Instructions for the task: In the listing below, find the line holding "The three.js and" and the line holding "add('wheel_spindle', spindle, steel);". Write out those two lines and all lines between, exactly, and nothing more.

Task data:
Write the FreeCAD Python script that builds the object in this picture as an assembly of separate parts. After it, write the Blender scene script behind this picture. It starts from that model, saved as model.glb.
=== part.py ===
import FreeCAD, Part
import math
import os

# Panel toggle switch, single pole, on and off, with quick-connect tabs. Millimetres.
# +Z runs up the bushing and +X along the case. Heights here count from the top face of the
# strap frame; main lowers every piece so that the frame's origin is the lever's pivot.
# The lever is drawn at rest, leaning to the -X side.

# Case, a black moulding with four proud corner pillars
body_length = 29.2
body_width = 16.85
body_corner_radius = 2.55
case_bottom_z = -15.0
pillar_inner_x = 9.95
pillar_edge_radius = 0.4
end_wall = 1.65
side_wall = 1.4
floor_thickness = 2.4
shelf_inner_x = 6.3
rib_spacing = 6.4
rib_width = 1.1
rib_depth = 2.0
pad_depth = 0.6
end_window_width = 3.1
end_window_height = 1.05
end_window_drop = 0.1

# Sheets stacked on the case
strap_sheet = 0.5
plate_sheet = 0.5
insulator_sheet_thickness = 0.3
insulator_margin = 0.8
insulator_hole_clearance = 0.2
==
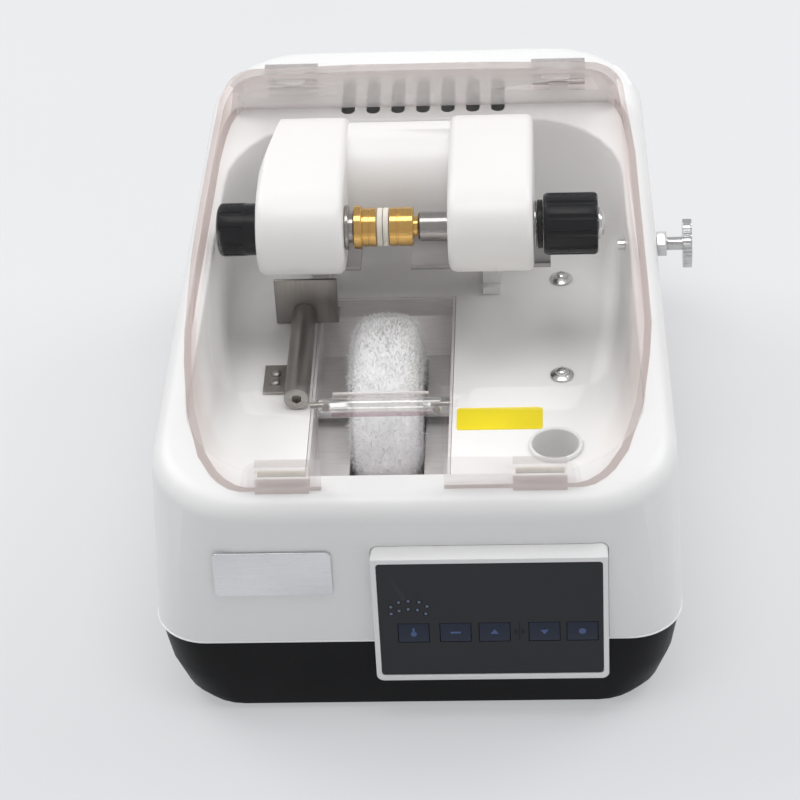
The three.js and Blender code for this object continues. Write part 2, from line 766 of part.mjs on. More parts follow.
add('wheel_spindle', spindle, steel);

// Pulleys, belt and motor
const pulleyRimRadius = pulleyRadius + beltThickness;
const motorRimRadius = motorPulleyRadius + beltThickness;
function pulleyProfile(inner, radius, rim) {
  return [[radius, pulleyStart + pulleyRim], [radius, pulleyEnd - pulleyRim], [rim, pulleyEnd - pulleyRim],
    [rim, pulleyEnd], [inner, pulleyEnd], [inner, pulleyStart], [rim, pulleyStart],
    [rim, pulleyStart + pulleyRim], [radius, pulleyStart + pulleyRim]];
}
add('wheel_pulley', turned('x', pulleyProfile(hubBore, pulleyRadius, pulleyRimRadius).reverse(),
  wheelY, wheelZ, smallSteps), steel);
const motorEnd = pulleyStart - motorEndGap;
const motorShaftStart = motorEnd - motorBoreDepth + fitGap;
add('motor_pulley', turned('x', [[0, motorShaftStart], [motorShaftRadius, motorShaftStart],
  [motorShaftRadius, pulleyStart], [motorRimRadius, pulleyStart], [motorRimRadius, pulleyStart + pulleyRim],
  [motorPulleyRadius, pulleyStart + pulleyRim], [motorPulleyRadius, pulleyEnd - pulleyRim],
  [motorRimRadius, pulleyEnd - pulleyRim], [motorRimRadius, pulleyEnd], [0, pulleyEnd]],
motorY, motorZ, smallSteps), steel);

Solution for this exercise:
The three.js and Blender code for this object continues. Write part 2, from line 766 of part.mjs on. More parts follow.
add('wheel_spindle', spindle, steel);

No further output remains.